Oruç başa vurunca…

Hava sıcak, gün uzun, hele de içiyorsan üstüne bir de sigarasızlık.
Kolay değil tabi.
Bütün bunlar yetmezmiş gibi insanlar da üzerine üzerine geliyor değil mi?
Durduk yerde seni zıvanadan çıkartıyorlar. Zaten canın burnunda….
Akşam iftarda evde ne yemek var acaba?
Eve telefon etsen de değişik bir yemek mi istesen? Giderken bir de yumurtalı pide yaptırırsın. Tatlı da almak lâzım. Şöyle bol şerbetlisinden hani…
Eve gitmek ne kadar asap bozucu bu trafikte. İnsanlar yetmezmiş gibi tüm arabalar da üzerine üzerine geliyorlar sanki. Kimse sana yol  vermiyor. Halbuki bir çekilseler, bir açılsalar, iftara yetişecek oruçlu bir insan var şurada…
İnşallah evde de sofra hazırdır. Çorba da tam kıvamındadır.

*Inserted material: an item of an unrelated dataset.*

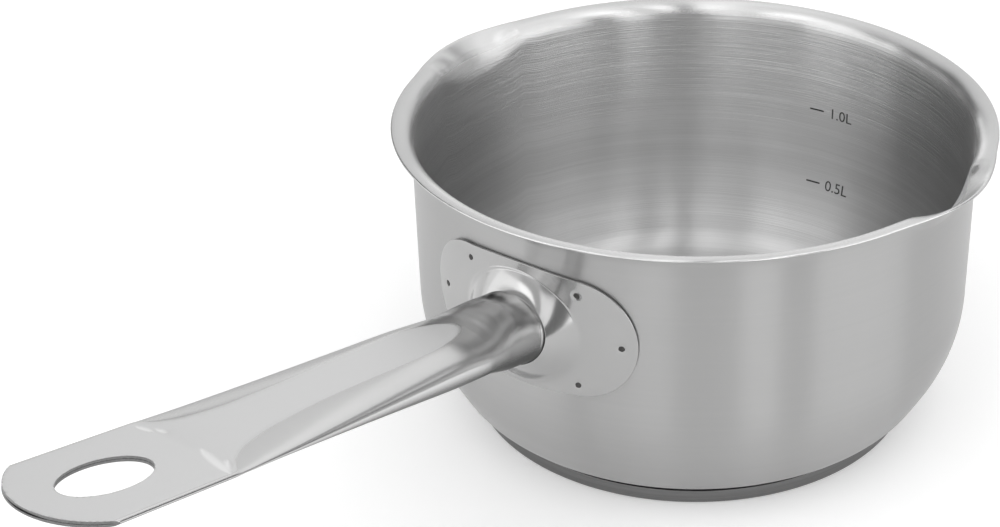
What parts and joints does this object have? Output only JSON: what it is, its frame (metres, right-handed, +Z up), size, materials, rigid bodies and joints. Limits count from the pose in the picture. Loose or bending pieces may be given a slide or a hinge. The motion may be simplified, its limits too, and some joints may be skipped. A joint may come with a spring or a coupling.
{
  "type": "saucepan",
  "caption": "Small stainless steel saucepan with a flared rim, two pouring spouts, a capsule base and a long tube handle pressed flat at its end.",
  "frame": {"origin": "centre of the underside of the base", "axes": "+Z up, the handle points along -X, the spouts are at +Y and -Y"},
  "size_m": [0.3224, 0.179, 0.0959],
  "materials": {
    "polished_steel": "polished",
    "satin_steel": "satin",
    "brushed_steel": "brushed",
    "aluminium": "as rolled",
    "weld_steel": "as welded"
  },
  "bodies": {
    "root": {"pan_body": "polished_steel", "base_cap": "brushed_steel", "base_core": "aluminium", "handle_plate": "polished_steel", "handle": "satin_steel", "spot_weld_1": "weld_steel", "spot_weld_2": "weld_steel", "spot_weld_3": "weld_steel", "spot_weld_4": "weld_steel", "spot_weld_5": "weld_steel", "spot_weld_6": "weld_steel"}
  },
  "joints": []
}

Yoksa evdekilerin vay haline…!
E biraz asabiyiz haliyle.
Malum oruç….
****
Orucu açlık ve mahrumiyet olarak algılayanların oruçlu halleri işte tam da buna benziyordur eminim. Bahaneleri de ramazan…
Oruç dediğin bir nefis terbiyesi ve bir arınma değil midir aslında?
Hem bedenini hem de ruhunu dinler insan bu bir ay boyunca. Oflaya puflaya, her önüne gelene çata çata da tutulmaz ki oruç dediğin. Oruç halleri başa vurur tamam da, bunun acısını çıkartmak için neden diğer insanlar kurban seçilir anlamadım.
O insanlar oruç tutmuyorlar mıdır? Oruç onların başına vurmuyor mudur? Onlar niçin nefislerine sahiptirler? Niçin kimseyi kırıp incitmezler? Niçin oruçlarını başkalarının gözüne sokmazlar?
Dinim, imanım, müslümanım diye diye insanların ahını almak caiz midir?
Nahak yere edilen lâfa geçirilen bir iç, söyletilmeyip yutturulan tek bir kelime, gözlerden akıtılan tek bir damla ile kazanıldığı zannedilen bütün sevaplar toz olup havaya uçmaz mı?
Miden nasıl sabır ediyorsa, yüreğin de öyle sabır etsin.
Yok edemiyorsa bırak sen boşu boşuna aç dolaşmayı.
Koy çayını, yak sigaranı. Hiç olmazsa kendi halindeki insanların canını yakma.
Kimse senin -arkasına saklandığın- orucunun şımarıkça streslerini hazmetmek zorunda değil.
Bakar mısın bir kendine, serseri mayın misali nerede, ne zaman ve kime  patlayacağın belli değil…
****
Bütün bu agresif hallerine rağmen hâlâ oruç tutmakta ısrar edenler olduğu gibi, sağlık sorunlarına rağmen oruç tutmakta ısrar edenler var.
Hamilelikte oruç tutmayı marifet zannedenler mesela.
Şeker hastaları mesela.
Kalp hastaları mesela.
Böbrek hastaları mesela. Ve benzerleri…
Oruç tutabilmek için sağlıklı olmanın ilk şart olduğunu gözardı edebilecek kadar sevap kazanma yarışına giren bu insanlar göz göre göre canlarını tehlikeye atıyorlar.
Ben’ce, oruç tutulduğunda can bu derece tehlike altına giriyorsa, burada sevabın ve günahın adı geçmeyecektir.
İnsanın öncelikle kendi bedenine karşı da bir sorumluluğu vardır. Öncelikle onu ayakta ve sağlam tutması gerekir.
Sonra da aynı özeni ruhuna gösterip, ruhunun yansıması olarak da davranışlarını kontrol edebilmelidir.
Orucun anlamını ve mantığını bilenlere diyecek sözümüz yok. Allah oruçlarını gani gani kabûl eylesin. Ki vücutlarının ve ruhlarının gerçek anlamda arınmış olması kabûl gördüklerinin aynasıdır…
Bu arada; ramazan duamızı da unutmayalım:
Midesinin gurultusundan gözleri kör, kulakları sağır, dilleri pabuç olan insanlardan eyleme bizleri ya rabbi…!
cananekncylmz@gmail.com'

Canan Ekinci Yılmaz

1 Nisan 1963 Karacabey doğumlu. Karacabey Lisesi mezunu. 5 Ekim 2010 itibariyle yazar.

Bir cevap yazın

E-posta hesabınız yayımlanmayacak.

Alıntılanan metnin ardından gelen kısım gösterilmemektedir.